- D.Sc., 1992, Unit of Biochemistry, The Bruce Rappaport Faculty of Medicine, Technion-Israel Institute of Technology, Haifa, Israel
- Postdoctoral Training - Roche Institute of Molecular Biology, Roche Research Center, Nutley, New Jersey; Laboratory of Biochemistry, National Heart, Lung, and Blood Institute, National Institutes of Health, Bethesda, MD
Oxidative damage to proteins is considered to be one of the major causes of aging and age-related diseases, and thus mechanisms have evolved to prevent or reverse these modifications. Methionine is one of the major targets of reactive oxygen species (ROS), where it is oxidized to methionine sulfoxide (MetO). Recently evidence has accumulated suggesting that methionine oxidation may play an important role in the progression of neurodegenerative diseases like Alzheimer's and Parkinson's disease. Oxidative alteration of Met to Met(O) is reversed by the methionine sulfoxide reductases (MsrA which reduces S-MetO and MsrB which reduces R-MetO). This may prevent irreversible protein damage and as a consequence extend the organism's life span.
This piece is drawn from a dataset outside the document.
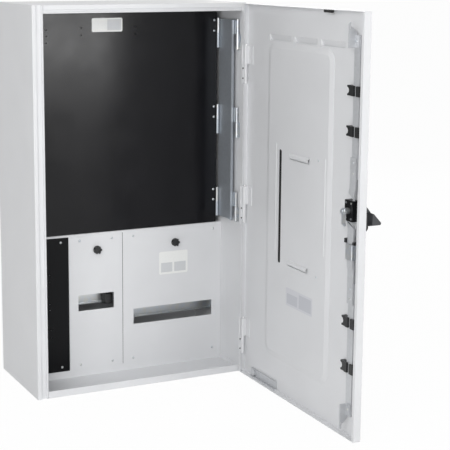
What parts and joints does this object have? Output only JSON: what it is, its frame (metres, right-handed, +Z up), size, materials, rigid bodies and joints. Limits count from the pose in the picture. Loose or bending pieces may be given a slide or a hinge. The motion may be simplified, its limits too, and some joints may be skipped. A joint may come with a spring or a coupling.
{
  "type": "electric meter cabinet",
  "caption": "Wall-mounted sheet-steel meter cabinet with an open louvred door and rod lock, a hinged black meter panel and slotted escutcheons over breaker rails.",
  "frame": {"origin": "centre of the four wall-fixing holes, on the outer face of the back", "axes": "+X to the right seen from the front, +Y from the front into the wall, +Z up"},
  "size_m": [0.6843, 0.9401, 1.06],
  "materials": {
    "housing_grey": "light grey powder coat",
    "panel_black": "glossy black enamel",
    "zinc_plate": "bright zinc plating",
    "black_moulding": "matt black nylon",
    "lock_body": "black painted die casting",
    "bumper_rubber": "soft black rubber"
  },
  "bodies": {
    "cabinet": {"housing_wrap": "housing_grey", "roof_panel": "housing_grey", "floor_panel": "housing_grey", "gland_plate": "housing_grey", "gland_screws": "zinc_plate", "bay_frame": "housing_grey", "side_cover": "panel_black", "escutcheon_left": "housing_grey", "escutcheon_right": "housing_grey", "front_screws": "zinc_plate", "din_rail_left": "zinc_plate", "din_rail_right": "zinc_plate", "rail_brackets": "zinc_plate", "rail_end_stop": "black_moulding", "panel_stop_angle": "housing_grey", "wall_leaves": "housing_grey", "link_hinge_pins": "zinc_plate", "frame_leaves": "housing_grey", "door_hinge_pins": "zinc_plate", "frame_leaf_rivets": "zinc_plate"},
    "door": {"door_pan": "housing_grey", "door_liner": "housing_grey", "liner_screws": "zinc_plate", "door_leaves": "housing_grey", "lock_case": "lock_body", "lock_cover": "lock_body", "cover_rivets": "zinc_plate", "rod_guides": "black_moulding", "rod_bridge": "zinc_plate", "bridge_buffers": "black_moulding", "stay_guide": "housing_grey", "stay_stop": "black_moulding", "door_bumper": "bumper_rubber", "handle_rose": "lock_body", "padlock_eye": "zinc_plate"},
    "handle_set": {"handle": "lock_body", "spindle": "zinc_plate", "pinion": "zinc_plate", "locking_cam": "zinc_plate", "cam_nut": "zinc_plate"},
    "upper_rods": {"upper_rack": "zinc_plate", "upper_rod": "zinc_plate", "upper_hook": "zinc_plate", "upper_rod_screws": "zinc_plate"},
    "lower_rods": {"lower_rack": "zinc_plate", "lower_rod": "zinc_plate", "lower_hook": "zinc_plate", "lower_rod_screws": "zinc_plate"},
    "link": {"link_plate": "panel_black", "link_front_leaves": "housing_grey", "link_rear_leaves": "zinc_plate", "panel_hinge_pins": "zinc_plate"},
    "panel": {"meter_panel": "panel_black", "panel_leaves": "zinc_plate", "panel_leaf_screws": "zinc_plate"},
    "left_knob": {"knob_left": "black_moulding", "latch_arm_left": "zinc_plate"},
    "right_knob": {"knob_right": "black_moulding", "latch_arm_right": "zinc_plate"}
  },
  "joints": [
    {"name": "door_swing", "type": "hinge", "parent": "cabinet", "child": "door", "pos_m": [0.3065, -0.321, 0], "axis": [0, 0, 1], "range_deg": [-89, 28]},
    {"name": "handle_turn", "type": "hinge", "parent": "door", "child": "handle_set", "pos_m": [0.28557, -0.88972, 0.047], "axis": [-0.9998, 0.0175, 0], "range_deg": [0, 90]},
    {"name": "upper_rod_slide", "type": "slide", "parent": "door", "child": "upper_rods", "axis": [0, 0, 1], "range_m": [0, 0.01483]},
    {"name": "lower_rod_slide", "type": "slide", "parent": "door", "child": "lower_rods", "axis": [0, 0, -1], "range_m": [0, 0.01483]},
    {"name": "link_swing", "type": "hinge", "parent": "cabinet", "child": "link", "pos_m": [0.3045, -0.275, 0.194], "axis": [0, 0, 1], "range_deg": [0, 60]},
    {"name": "panel_swing", "type": "hinge", "parent": "link", "child": "panel", "pos_m": [0.2945, -0.174, 0.194], "axis": [0, 0, 1], "range_deg": [0, 55]},
    {"name": "left_knob_turn", "type": "hinge", "parent": "cabinet", "child": "left_knob", "pos_m": [-0.0825, -0.17, -0.162], "axis": [0, 1, 0], "range_deg": [0, 90]},
    {"name": "right_knob_turn", "type": "hinge", "parent": "cabinet", "child": "right_knob", "pos_m": [0.1605, -0.17, -0.162], "axis": [0, 1, 0], "range_deg": [0, 90]}
  ],
  "couplings": [
    {"joint": "upper_rod_slide", "follows": "handle_turn", "m_per_rad": 0.009375},
    {"joint": "lower_rod_slide", "follows": "handle_turn", "m_per_rad": 0.009375}
  ]
}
A major biological role of Msrs is suggested by the fact that the MsrA null mouse (MT) exhibits a neurological disorder in the form of ataxia ("tip toe walking"), is more sensitive to oxidative stress, and has a shorter life span (by~40%) than wild-type (WT) mice. However, a major open question is how these important antioxidants function, and is the methionine oxidation/reduction cycle analogous to the cysteine oxidation/reduction or protein-phosphorylation / dephosphorylation mechanisms involved in cell signaling. The specific aims of my research are designed to determine how the Msr system affects the function and expression of other proteins as well as to evaluate the role of methionine oxidation in the progression of oxidative stress and age related diseases.